The USS Gerald R. Ford will join the aircraft carrier fleet – the Navy’s newest and most advanced aircraft carrier – this month.

It is the first aircraft carrier of a new class in forty years, since the Nimitz-class carriers were commissioned in the 1970s, and will bring the Navy’s carrier count back up to 11 for the first time in five years, in accordance with the law.

Trump has pledged to build a twelve-carrier Navy and this milestone is a big step towards that. It is also symbolic of the president’s plans to rebuild the military.

“After years of endless budget cuts that have impaired our defenses, I am calling for one of the largest defense spending increases in history,” Trump said on the Ford in March.

The administration has proposed a $603 billion defense budget for 2018, $19 billion over what former President Obama had planned.

4. Trump Installing His Team at the Pentagon

The Senate signed off on Trump’s nominee for deputy defense secretary, Patrick Shanahan, this week, with an overwhelmingly bipartisan 92-7 vote.

Six Democrats and one independent opposed his nomination: Sens. Corey Booker (NJ), Tammy Duckworth (IL), Kirsten Gillibrand (NY), Kamala Harris (CA), Ed Markey (MA) and Elizabeth Warren (MA), and Bernie Sanders (I-VT).

The confirmation fills a key policy-making role at the Pentagon. He last served as senior vice president of supply chain and operations at Boeing Company.

Shanahan is taking over for Bob Work, an Obama holdover who had agreed to stay until his replacement could be found.

Normally, his confirmation would be a normal thing, but in this charged political atmosphere, nothing is normal. In addition, Democrats have been stalling confirmation of Trump’s nominees.

His confirmation brings the number of Senate-confirmed appointees at the Pentagon to six, out of 22 nominations so far.

5. Trump Challenging China in the South China Sea

President Trump has begun to challenge China in the South China Sea, sending the U.S. military to sail or fly within 12 nautical miles of land features claimed by China.

The purpose of these operations, called “Freedom of Navigation Operations” (FONOPs), is to make sure China knows the waters remain open to the international community, despite China and other countries’ claims of ownership.

Former President Obama had set a moratorium on such operations in the South China Seabetween 2012 and 2015 out of concern it would upset China.

But Trump has authorized three of these operations so far since May, the same number that Obama conducted in all of 2016.

The first FONOP occurred on May 24 when the destroyer USS Dewey sailed within 12 nautical miles of Mischief Reef.

The second one occurred on July 2 when the USS Stethem sailed within 12 nautical miles of Triton Island in the Paracel Islands.

The third one occurred on July 7 when two B-1B Lancer bombers flew over the South China Sea shortly before Trump met with Chinese President Xi Jinping.

Victory Over ISIS In Mosul ‘Will Be Taught For Years To Come’

A member of Iraqi Federal Police waves an Iraqi flag as they celebrate victory of military operations against the Islamic State militants in West Mosul, Iraq July 2, 2017. REUTERS/Erik De Castro TPX IMAGES OF THE DAY – RTS19ICT

Daily Caller, by Saajar Enjeti, July 13, 2017:

Iraqi generals defended their conduct throughout the U.S. backed campaign to retake the city of Mosul from the Islamic State in a Pentagon press conference Thursday.

Iraqi Security Force Brigadier General Yahya Rasool highlighted the intense combat and barbaric tactics of ISIS throughout the nearly nine month battle.

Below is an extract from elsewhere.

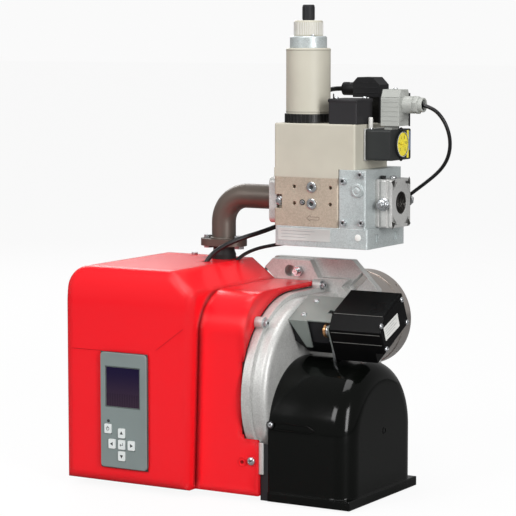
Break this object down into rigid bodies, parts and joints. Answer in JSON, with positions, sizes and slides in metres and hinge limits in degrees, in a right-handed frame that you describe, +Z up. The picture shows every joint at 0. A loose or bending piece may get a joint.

Rasool particularly recalled the extremely narrow alleys in the western half of the city, where he said that two people could not even walk side by side, thereby limiting the use of armored vehicles to defend against suicide bombers.

Amidst this dense urban combat environment, the panel of Iraqi and Kurdish generals explained the limits on their ability to defeat the enemy. They described how the Iraqi Security Forces were barred from the use of heavy weaponry and U.S. air support was limited to targets that could be hit without civilian casualties. ISIS exploited any opening they could find in the battle, frequently employing suicide bombers “of both genders.”

“This was one of the most difficult military operations since World War II,” U.S. special envoy to the counter-ISIL coalition Brett McGurk told reporters at the State Department Thursday.

McGurk highlighted the nearly 2 million civilians in the city at the beginning of the battle and the painstaking methods the Iraqi Security Forces took to preserve civilian life. “One of the reasons the liberation was delayed was because ISIS was holed up in a building with civilians in the basement,” McGurk said, recalling ISIS’s use of civilian shields.

“[ISIS] slaughtered, starved, and raped everything in that city. I don’t have words to describe this,” Rasool said. The Iraqi Security Forces battle for Mosul is “something that’s going to be taught in war colleges for years to come,” he added.

Despite the declaration of victory from the Iraqi Security Forces, pockets of ISIS fighters remain in some parts of Mosul and control some smaller cities. “There’s a lot of mopping up and back clearing to be done, Operation Inherent Resolve commander Lt. Gen. Stephen Townsend told Pentagon reporters Tuesday. Townsend expects ISIS to revert to a terrorist insurgency in some parts of Iraq and to continue to put up a fierce fight in cities that remain under its control.